>> Start

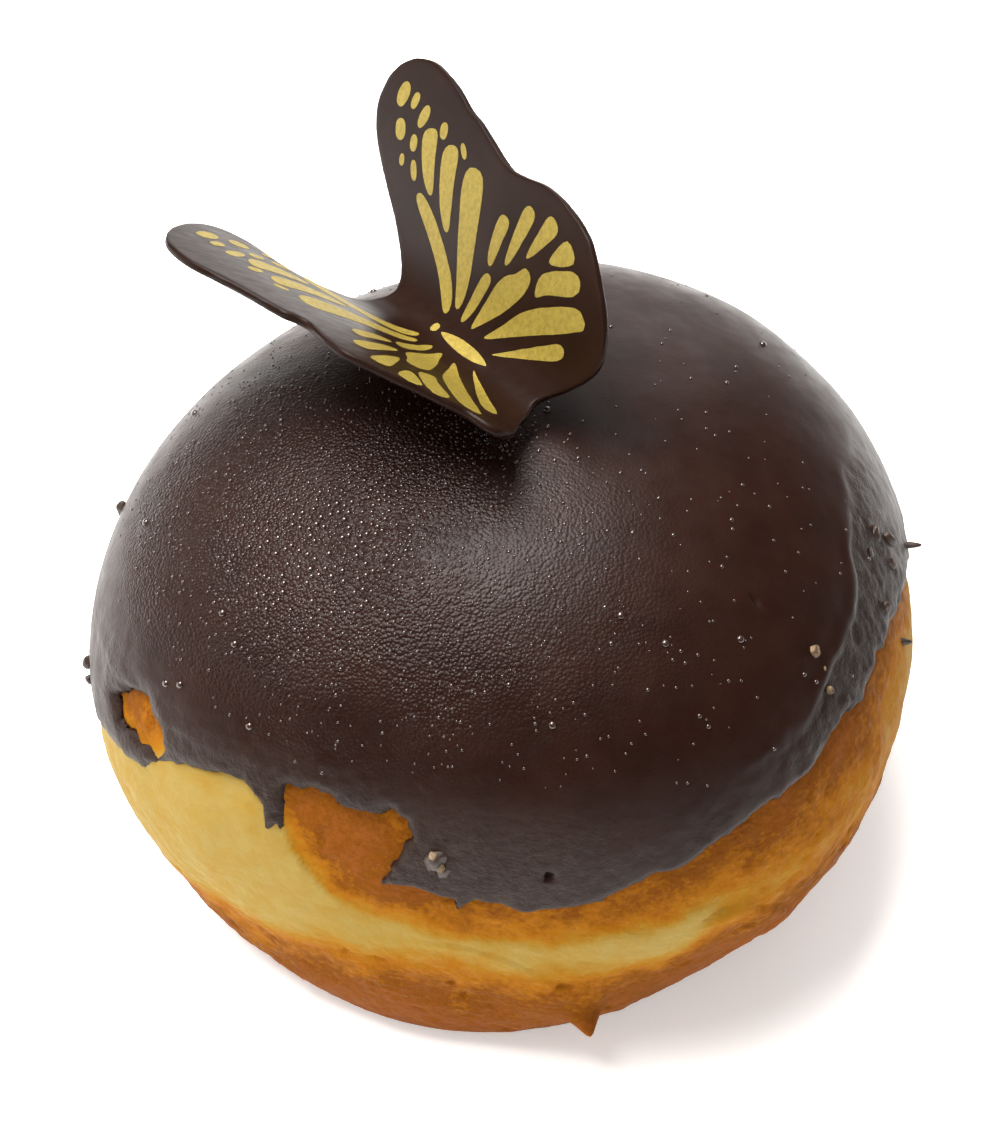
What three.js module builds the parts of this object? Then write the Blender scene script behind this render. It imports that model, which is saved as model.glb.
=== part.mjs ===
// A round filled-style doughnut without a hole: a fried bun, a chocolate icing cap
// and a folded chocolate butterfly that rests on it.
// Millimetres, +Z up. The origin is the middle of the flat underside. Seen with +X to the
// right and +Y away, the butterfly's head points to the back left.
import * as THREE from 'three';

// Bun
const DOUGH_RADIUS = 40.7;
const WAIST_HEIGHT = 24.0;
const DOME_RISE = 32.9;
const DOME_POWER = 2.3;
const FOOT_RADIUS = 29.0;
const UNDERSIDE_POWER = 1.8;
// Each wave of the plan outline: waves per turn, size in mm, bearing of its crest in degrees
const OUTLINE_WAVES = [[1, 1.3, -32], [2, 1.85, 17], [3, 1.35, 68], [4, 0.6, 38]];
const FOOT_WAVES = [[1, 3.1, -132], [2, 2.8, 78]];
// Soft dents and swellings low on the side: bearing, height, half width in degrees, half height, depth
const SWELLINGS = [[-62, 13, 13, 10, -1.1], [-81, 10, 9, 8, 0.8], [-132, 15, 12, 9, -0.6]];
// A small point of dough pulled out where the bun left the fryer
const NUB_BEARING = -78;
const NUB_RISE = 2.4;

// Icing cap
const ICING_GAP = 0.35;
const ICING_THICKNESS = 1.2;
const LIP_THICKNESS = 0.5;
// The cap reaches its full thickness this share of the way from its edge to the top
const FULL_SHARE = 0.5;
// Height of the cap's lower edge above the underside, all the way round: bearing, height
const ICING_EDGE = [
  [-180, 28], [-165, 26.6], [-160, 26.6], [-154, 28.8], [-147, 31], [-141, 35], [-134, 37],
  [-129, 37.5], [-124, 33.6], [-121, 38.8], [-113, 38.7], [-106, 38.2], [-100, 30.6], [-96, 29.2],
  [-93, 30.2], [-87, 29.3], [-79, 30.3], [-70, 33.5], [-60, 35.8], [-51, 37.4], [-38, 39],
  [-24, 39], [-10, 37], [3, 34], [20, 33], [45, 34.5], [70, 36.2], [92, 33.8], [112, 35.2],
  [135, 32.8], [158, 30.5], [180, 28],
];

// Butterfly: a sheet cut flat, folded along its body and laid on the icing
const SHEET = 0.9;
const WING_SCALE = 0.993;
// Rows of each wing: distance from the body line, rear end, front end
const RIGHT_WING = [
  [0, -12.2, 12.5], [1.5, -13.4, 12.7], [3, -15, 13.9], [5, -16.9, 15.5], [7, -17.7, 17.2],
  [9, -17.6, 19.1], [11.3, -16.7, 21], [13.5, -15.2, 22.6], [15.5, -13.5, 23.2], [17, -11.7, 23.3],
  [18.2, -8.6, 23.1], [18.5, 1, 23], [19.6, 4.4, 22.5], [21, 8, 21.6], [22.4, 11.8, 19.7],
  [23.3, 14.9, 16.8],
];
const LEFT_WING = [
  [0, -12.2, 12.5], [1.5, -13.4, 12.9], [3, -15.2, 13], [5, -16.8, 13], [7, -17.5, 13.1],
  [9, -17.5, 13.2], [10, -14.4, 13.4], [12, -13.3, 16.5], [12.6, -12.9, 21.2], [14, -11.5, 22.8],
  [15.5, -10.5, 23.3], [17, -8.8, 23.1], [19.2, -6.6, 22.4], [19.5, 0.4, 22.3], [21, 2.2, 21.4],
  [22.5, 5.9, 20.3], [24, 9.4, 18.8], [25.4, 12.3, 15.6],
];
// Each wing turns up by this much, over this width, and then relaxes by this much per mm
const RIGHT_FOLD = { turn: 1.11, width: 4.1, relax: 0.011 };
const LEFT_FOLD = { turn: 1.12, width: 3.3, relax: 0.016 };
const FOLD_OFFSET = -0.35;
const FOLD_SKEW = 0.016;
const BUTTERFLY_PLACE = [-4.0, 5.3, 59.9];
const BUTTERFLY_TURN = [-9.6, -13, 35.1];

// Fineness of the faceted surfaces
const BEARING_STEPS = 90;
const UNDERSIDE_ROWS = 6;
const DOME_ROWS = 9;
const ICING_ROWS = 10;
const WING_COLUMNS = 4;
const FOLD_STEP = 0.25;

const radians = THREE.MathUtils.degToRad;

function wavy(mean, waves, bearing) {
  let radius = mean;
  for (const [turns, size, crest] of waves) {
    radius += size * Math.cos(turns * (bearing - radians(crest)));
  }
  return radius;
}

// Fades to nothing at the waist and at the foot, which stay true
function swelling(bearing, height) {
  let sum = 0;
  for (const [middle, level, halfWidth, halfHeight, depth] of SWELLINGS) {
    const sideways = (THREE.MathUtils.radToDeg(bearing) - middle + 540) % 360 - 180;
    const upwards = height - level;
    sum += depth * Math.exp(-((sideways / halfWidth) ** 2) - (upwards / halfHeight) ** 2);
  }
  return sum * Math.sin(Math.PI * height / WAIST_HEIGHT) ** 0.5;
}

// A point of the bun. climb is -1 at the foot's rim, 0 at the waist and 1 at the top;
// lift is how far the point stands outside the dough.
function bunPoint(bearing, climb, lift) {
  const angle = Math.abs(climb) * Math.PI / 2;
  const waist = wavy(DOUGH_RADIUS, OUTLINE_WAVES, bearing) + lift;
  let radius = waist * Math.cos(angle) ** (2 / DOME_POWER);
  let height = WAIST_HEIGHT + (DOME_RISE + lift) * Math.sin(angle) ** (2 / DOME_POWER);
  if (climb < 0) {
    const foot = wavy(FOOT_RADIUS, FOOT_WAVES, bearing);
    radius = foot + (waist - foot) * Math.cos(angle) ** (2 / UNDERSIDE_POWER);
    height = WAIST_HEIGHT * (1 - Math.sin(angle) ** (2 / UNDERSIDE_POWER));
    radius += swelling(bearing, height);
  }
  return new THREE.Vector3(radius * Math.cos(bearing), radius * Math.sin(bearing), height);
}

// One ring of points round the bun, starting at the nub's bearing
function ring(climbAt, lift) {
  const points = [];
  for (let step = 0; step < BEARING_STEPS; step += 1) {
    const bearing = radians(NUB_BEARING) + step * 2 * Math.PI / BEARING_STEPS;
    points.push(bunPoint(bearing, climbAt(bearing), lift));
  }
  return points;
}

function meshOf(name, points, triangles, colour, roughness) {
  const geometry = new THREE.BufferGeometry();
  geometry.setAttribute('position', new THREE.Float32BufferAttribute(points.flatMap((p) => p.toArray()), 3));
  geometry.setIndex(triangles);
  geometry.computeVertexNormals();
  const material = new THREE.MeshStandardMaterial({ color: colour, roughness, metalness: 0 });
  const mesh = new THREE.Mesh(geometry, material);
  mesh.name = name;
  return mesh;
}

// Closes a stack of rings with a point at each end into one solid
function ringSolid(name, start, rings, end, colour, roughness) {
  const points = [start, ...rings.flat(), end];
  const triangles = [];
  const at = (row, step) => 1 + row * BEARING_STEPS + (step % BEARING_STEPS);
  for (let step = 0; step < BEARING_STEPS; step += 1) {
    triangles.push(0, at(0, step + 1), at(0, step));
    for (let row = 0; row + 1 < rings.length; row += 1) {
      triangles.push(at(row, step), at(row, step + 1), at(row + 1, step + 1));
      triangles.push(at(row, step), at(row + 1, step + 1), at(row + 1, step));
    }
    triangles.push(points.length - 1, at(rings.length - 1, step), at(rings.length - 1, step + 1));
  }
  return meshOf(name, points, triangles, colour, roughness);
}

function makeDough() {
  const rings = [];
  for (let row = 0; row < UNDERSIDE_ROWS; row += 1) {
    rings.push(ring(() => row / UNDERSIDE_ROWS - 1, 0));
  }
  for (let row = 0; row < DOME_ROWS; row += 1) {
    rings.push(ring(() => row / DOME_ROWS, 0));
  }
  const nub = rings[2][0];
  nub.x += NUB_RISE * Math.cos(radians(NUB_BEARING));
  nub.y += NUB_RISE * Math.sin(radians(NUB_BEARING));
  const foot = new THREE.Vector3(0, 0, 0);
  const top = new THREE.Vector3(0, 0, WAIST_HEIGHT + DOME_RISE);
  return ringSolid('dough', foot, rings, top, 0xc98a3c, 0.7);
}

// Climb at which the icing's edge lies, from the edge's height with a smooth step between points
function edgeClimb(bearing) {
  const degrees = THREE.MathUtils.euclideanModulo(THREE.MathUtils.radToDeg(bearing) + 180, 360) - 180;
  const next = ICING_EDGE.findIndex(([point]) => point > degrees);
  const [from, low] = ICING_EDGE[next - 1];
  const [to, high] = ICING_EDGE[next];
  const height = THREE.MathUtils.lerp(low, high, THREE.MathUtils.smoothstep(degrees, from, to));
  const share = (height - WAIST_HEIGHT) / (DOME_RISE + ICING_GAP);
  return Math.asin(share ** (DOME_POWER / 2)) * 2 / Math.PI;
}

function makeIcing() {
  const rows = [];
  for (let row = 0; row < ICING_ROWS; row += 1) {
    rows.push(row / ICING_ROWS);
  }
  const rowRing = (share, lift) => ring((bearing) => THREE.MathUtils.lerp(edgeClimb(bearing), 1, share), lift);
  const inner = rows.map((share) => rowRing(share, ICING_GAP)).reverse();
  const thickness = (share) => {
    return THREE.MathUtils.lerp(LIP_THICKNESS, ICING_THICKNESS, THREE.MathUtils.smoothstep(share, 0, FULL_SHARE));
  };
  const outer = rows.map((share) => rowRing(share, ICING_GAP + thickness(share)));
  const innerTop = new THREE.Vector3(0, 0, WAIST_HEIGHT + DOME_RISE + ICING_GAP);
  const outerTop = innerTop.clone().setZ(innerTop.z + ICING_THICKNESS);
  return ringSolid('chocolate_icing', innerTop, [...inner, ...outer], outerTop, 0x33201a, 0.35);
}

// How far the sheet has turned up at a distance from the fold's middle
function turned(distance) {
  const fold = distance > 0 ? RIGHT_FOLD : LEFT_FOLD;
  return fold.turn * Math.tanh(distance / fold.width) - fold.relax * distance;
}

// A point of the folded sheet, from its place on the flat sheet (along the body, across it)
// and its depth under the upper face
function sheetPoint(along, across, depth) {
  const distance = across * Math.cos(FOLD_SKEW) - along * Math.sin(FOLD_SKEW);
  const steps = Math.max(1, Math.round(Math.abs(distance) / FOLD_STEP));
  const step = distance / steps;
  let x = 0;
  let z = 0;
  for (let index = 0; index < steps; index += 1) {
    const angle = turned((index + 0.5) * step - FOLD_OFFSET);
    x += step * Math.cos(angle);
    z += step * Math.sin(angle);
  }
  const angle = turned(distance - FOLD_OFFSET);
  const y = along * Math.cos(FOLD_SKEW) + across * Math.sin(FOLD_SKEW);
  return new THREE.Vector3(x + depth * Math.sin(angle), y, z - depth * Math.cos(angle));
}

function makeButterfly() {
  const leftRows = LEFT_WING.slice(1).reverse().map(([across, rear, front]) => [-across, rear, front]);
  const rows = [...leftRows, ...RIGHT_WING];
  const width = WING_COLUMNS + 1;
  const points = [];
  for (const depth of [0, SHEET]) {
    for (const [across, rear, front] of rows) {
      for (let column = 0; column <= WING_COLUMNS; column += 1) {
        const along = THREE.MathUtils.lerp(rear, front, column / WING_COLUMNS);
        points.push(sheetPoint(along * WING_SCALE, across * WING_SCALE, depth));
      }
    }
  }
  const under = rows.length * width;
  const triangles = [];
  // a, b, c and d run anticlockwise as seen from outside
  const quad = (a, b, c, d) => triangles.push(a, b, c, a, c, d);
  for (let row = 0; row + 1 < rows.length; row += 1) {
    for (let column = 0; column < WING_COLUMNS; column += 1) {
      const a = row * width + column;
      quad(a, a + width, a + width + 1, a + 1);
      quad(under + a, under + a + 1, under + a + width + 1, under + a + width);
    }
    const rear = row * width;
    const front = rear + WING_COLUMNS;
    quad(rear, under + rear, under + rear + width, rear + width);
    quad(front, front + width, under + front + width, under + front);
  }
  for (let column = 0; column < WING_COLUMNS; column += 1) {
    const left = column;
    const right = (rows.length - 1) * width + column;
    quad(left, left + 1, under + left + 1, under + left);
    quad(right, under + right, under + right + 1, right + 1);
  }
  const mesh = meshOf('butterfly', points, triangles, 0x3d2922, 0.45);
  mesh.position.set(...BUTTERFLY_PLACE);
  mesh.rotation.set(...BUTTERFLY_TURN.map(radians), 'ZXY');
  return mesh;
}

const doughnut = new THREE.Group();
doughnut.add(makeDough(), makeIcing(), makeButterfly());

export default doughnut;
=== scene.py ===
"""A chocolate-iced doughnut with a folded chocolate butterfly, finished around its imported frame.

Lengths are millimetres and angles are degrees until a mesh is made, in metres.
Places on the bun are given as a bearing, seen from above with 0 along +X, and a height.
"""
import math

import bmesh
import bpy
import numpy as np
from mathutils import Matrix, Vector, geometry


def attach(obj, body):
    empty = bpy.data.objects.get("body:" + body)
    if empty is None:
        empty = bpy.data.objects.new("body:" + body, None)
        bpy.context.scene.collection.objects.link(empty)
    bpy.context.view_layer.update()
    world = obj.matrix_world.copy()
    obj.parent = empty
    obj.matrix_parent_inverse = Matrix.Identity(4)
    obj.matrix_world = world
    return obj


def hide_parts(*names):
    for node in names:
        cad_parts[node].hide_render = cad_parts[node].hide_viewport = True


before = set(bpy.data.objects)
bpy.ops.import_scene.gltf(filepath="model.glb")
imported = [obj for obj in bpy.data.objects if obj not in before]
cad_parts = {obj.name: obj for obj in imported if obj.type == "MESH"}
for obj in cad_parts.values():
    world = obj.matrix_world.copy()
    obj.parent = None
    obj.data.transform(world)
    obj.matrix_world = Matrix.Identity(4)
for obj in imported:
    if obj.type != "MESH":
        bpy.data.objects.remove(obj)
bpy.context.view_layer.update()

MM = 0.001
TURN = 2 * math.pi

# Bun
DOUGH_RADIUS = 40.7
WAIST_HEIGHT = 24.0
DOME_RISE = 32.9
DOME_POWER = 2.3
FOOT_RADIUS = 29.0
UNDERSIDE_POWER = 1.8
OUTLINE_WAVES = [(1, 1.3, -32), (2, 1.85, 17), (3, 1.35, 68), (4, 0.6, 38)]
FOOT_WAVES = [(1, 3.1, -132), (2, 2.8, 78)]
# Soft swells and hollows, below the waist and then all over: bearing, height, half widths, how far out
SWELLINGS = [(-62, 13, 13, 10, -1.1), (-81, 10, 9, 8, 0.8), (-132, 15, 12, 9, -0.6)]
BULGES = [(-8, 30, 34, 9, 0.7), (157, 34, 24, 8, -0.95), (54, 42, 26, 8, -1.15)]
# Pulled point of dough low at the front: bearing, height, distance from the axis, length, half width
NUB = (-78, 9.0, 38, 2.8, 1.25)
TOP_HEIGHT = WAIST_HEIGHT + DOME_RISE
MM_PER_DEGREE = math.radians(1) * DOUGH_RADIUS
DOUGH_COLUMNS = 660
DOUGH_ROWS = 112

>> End

What is required – Look above for the line that contains "const doughnut = new THREE.Group();". Starting there, transcribe every line exactly until you have copied the line that contains "obj.matrix_world = world".

Exercise response –
const doughnut = new THREE.Group();
doughnut.add(makeDough(), makeIcing(), makeButterfly());

export default doughnut;
=== scene.py ===
"""A chocolate-iced doughnut with a folded chocolate butterfly, finished around its imported frame.

Lengths are millimetres and angles are degrees until a mesh is made, in metres.
Places on the bun are given as a bearing, seen from above with 0 along +X, and a height.
"""
import math

import bmesh
import bpy
import numpy as np
from mathutils import Matrix, Vector, geometry


def attach(obj, body):
    empty = bpy.data.objects.get("body:" + body)
    if empty is None:
        empty = bpy.data.objects.new("body:" + body, None)
        bpy.context.scene.collection.objects.link(empty)
    bpy.context.view_layer.update()
    world = obj.matrix_world.copy()
    obj.parent = empty
    obj.matrix_parent_inverse = Matrix.Identity(4)
    obj.matrix_world = world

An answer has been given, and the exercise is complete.